OBJECTIVE
From the entries that follow, gather each line holding the word "part".

MATERIAL FOR THE TASK

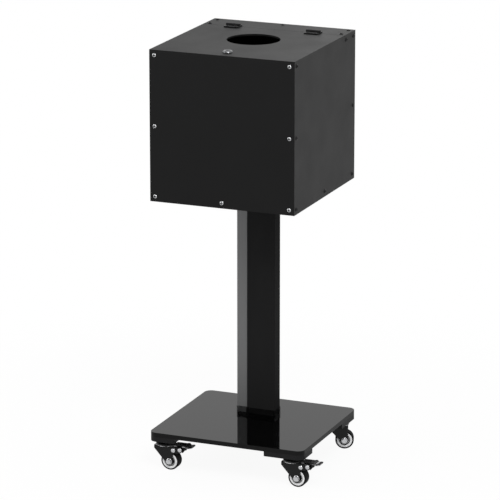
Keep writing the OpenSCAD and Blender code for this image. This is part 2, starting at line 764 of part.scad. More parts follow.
...
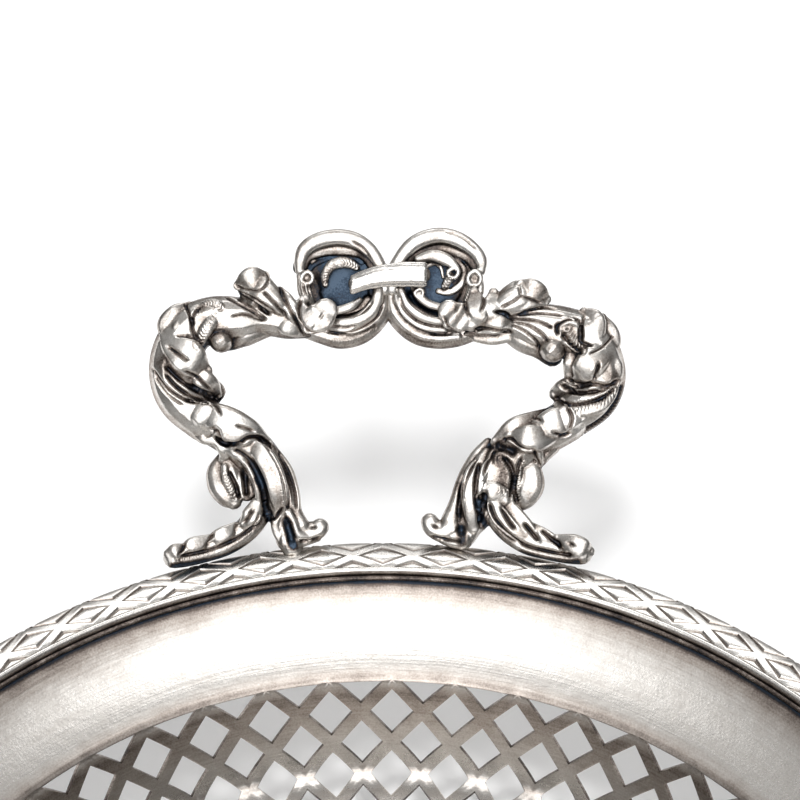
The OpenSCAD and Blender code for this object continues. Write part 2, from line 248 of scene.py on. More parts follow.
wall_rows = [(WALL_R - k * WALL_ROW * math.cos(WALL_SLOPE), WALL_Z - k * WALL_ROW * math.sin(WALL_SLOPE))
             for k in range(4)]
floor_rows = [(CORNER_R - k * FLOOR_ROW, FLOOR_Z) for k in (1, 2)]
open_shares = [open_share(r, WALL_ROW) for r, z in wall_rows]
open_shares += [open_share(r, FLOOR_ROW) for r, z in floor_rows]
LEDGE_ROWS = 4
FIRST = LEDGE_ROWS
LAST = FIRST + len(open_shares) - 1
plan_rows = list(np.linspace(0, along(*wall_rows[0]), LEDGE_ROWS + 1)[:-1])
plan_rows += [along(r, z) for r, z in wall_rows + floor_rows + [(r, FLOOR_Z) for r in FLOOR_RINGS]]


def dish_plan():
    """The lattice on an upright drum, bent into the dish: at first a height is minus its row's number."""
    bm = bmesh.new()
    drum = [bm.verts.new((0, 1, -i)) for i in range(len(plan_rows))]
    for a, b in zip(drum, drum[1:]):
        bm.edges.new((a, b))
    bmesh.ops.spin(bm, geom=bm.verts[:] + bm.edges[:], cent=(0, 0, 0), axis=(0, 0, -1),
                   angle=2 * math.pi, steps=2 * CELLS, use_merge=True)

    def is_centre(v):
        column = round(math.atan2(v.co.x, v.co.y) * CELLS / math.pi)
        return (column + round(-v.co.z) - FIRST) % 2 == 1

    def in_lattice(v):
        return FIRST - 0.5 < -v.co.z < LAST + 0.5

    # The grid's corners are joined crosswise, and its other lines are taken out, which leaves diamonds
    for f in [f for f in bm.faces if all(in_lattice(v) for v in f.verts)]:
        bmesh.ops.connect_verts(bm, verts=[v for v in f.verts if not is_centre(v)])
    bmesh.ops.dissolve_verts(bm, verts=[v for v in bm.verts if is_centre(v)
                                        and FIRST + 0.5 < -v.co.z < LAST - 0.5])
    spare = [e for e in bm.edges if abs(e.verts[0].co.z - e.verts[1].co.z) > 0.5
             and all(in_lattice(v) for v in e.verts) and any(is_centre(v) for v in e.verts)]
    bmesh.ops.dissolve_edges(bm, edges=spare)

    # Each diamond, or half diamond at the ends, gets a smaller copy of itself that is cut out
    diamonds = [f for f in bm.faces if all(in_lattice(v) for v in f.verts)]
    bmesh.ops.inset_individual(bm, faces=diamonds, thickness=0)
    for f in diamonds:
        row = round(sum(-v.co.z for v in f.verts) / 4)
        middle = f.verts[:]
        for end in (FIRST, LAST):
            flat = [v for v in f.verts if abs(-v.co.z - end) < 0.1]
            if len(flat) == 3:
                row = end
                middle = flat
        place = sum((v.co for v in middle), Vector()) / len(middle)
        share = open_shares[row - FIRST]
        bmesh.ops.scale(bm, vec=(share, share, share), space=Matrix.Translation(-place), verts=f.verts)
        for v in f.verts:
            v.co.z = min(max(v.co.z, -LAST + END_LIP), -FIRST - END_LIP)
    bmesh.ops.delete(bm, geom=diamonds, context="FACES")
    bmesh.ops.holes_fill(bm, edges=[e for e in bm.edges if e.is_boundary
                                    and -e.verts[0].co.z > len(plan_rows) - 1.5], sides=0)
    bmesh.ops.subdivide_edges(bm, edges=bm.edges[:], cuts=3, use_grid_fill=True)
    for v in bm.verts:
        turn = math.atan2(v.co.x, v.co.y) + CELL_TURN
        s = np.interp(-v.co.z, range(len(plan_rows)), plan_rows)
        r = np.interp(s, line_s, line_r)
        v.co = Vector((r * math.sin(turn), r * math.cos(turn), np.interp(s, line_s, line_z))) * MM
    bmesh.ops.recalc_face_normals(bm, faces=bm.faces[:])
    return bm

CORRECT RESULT
Keep writing the OpenSCAD and Blender code for this image. This is part 2, starting at line 764 of part.scad. More parts follow.
The OpenSCAD and Blender code for this object continues. Write part 2, from line 248 of scene.py on. More parts follow.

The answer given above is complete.